# Apprentice Electrician



## The_Modifier (Oct 24, 2009)

Not to be rude, but apprenticeships take 7 years down in the states? It takes only 5 up here in iglooland.
Just curious if the rules are different down south.:blink:


----------



## MechanicalDVR (Dec 29, 2007)

alphadrn79 said:


> I was a electrician while i was enlisted for 7. years. I finished my contract and got out. I did not think about pursuing this career. But I love doing it even more now that I'm doing commercial. Is there a way I can back track my hours to get my journeymens ?


First off welcome aboard!

Secondly I don't know of a way to go back and get hours signed off on from the military. You'd have to get your direct supervisor to sign off on what you did on a recorded daily basis.

You could look into it in the state you are living in but I think you'd have to have been in the USMAP program while in the military.


----------



## The_Modifier (Oct 24, 2009)

MechanicalDVR said:


> First off welcome aboard!
> 
> Secondly I don't know of a way to go back and get hours signed off on from the military. You'd have to get your direct supervisor to sign off on what you did on a recorded daily basis.
> 
> You could look into it in the state you are living in but I think you'd have to have been in the USMAP program while in the military.


Would an affidavit work down there?


----------



## gnuuser (Jan 13, 2013)

alphadrn79 said:


> I was a electrician while i was enlisted for 7. years. I finished my contract and got out. I did not think about pursuing this career. But I love doing it even more now that I'm doing commercial. Is there a way I can back track my hours to get my journeymens ?

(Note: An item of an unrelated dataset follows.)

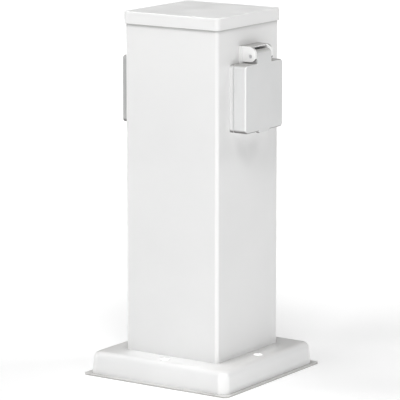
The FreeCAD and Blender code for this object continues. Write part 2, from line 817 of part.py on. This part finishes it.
# ---- all nodes ----
nodes = {
    "base_plate": base_plate(),
    "corner_blocks": corner_blocks(),
    "base_screws": base_screws(),
    "cable_grommet": cable_grommet(),
    "post_tube": post_tube(),
    "top_cap": top_cap(),
    "cap_clips": cap_clips(),
    "terminal_channel": terminal_channel(),
    "terminal_block": terminal_block(),
    "terminal_clamps": terminal_clamps(),
    "terminal_screws": terminal_screws(),
    "terminal_fixing_screws": terminal_fixing_screws(),
}
nodes.update(earth_stack())
nodes.update(wires())

for outlet, turn in (("right", RIGHT_TURN), ("left", LEFT_TURN)):
    for name, shapes in outlet_pieces().items():
        group = shapes if isinstance(shapes, list) else [shapes]
        nodes[outlet + "_" + name] = [on_post(shape, turn) for shape in group]

for name, shapes in nodes.items():
    save(name, shapes)
print(len(nodes), "nodes")
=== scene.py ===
import json
import math

import bpy
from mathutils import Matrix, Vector

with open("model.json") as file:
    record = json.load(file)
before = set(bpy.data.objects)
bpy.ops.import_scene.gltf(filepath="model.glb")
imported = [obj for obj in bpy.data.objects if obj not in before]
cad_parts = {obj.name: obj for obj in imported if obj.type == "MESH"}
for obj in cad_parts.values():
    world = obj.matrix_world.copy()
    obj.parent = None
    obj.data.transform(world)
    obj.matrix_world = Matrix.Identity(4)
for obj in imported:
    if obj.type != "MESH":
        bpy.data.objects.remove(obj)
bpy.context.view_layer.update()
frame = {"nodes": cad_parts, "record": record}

NODES = frame["nodes"]
MM = 0.001


def node_box(name):
    """Lowest and highest corner of one CAD node, in metres."""
    node = NODES[name]
    corners = [node.matrix_world @ Vector(corner) for corner in node.bound_box]
    return [Vector(pick(corner[axis] for corner in corners) for axis in range(3)) for pick in (min, max)]


# ---- places on the object ----
POST_HALF = node_box("post_tube")[1].x
BASE_HALF = node_box("base_plate")[1].x
CAP_BOTTOM, CAP_TOP = (corner.z for corner in node_box("top_cap"))
OUTLET_BOTTOM = node_box("right_outlet_flange")[0].z
# Heights of the thin painted shadow under the cap's skirt, which stops at the cap.
UNDER_CAP = (CAP_BOTTOM - 1.4 * MM, CAP_BOTTOM - 0.4 * MM)
IN_CAP = (CAP_BOTTOM, CAP_BOTTOM + 0.1 * MM)
# Heights over which the paint gets paler towards the top: painted light.
TOP_LIGHT_HEIGHTS = (0.627 * CAP_TOP, 1.015 * CAP_TOP)
# Heights of the painted shade along the rim on the ground.
GROUND_SHADE_HEIGHTS = (0.8 * MM, 1.5 * MM)
# Where the painted shade goes on the base's ledge.
ABOVE_BASE = (30 * MM, 40 * MM)
LEDGE_SIDE = (0.47 * BASE_HALF, 0.78 * BASE_HALF)
LEDGE_CORNER = 14 * MM
# Where the painted shade goes on the left outlet's sides.
LEFT_PANEL = (-POST_HALF - 19.4 * MM, -POST_HALF - 2.4 * MM)
LEFT_HALF = (-0.5 * MM, 0.5 * MM)
# Where the painted light goes on the hinge ears.
EARS_FROM = (OUTLET_BOTTOM + 50.5 * MM, OUTLET_BOTTOM + 52 * MM)
EARS_SIDE = (9.3 * MM, 9.6 * MM)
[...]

that im unsure of but if you have a copy of your par sheets that have been signed off they can be a valuable asset


----------



## MechanicalDVR (Dec 29, 2007)

The_Modifier said:


> Would an affidavit work down there?


In some locations. But he would have to get it from his past supervisor and that could be rough.


----------



## Asaddc (Feb 13, 2017)

The_Modifier said:


> Not to be rude, but apprenticeships take 7 years down in the states? It takes only 5 up here in iglooland.
> Just curious if the rules are different down south.:blink:


Ah iglooland, the great white north, gotta ride my polar bear to work, see ya.


----------



## MechanicalDVR (Dec 29, 2007)

Asaddc said:


> Ah iglooland, the great white north, gotta ride my polar bear to work, see ya.


Riding polar bears.......


----------



## alphadrn79 (Feb 18, 2017)

Thanks for the input guys.


----------



## canbug (Dec 31, 2015)

4 years in Alberta.
We learn quicker.

Tim.


----------



## coguy79 (Mar 24, 2014)

4yrs commercial and 3 for residential in the states


Sent from my iPhone using Tapatalk


----------



## Bird dog (Oct 27, 2015)

The_Modifier said:


> Not to be rude, but apprenticeships take 7 years down in the states? It takes only 5 up here in iglooland.
> Just curious if the rules are different down south.:blink:


Depending on the military branch that may not have been 40hrs a week, 52 weeks a year. Secondly, it may have been all the same work not at all rounded or well rounded. He does have a leg up though.


----------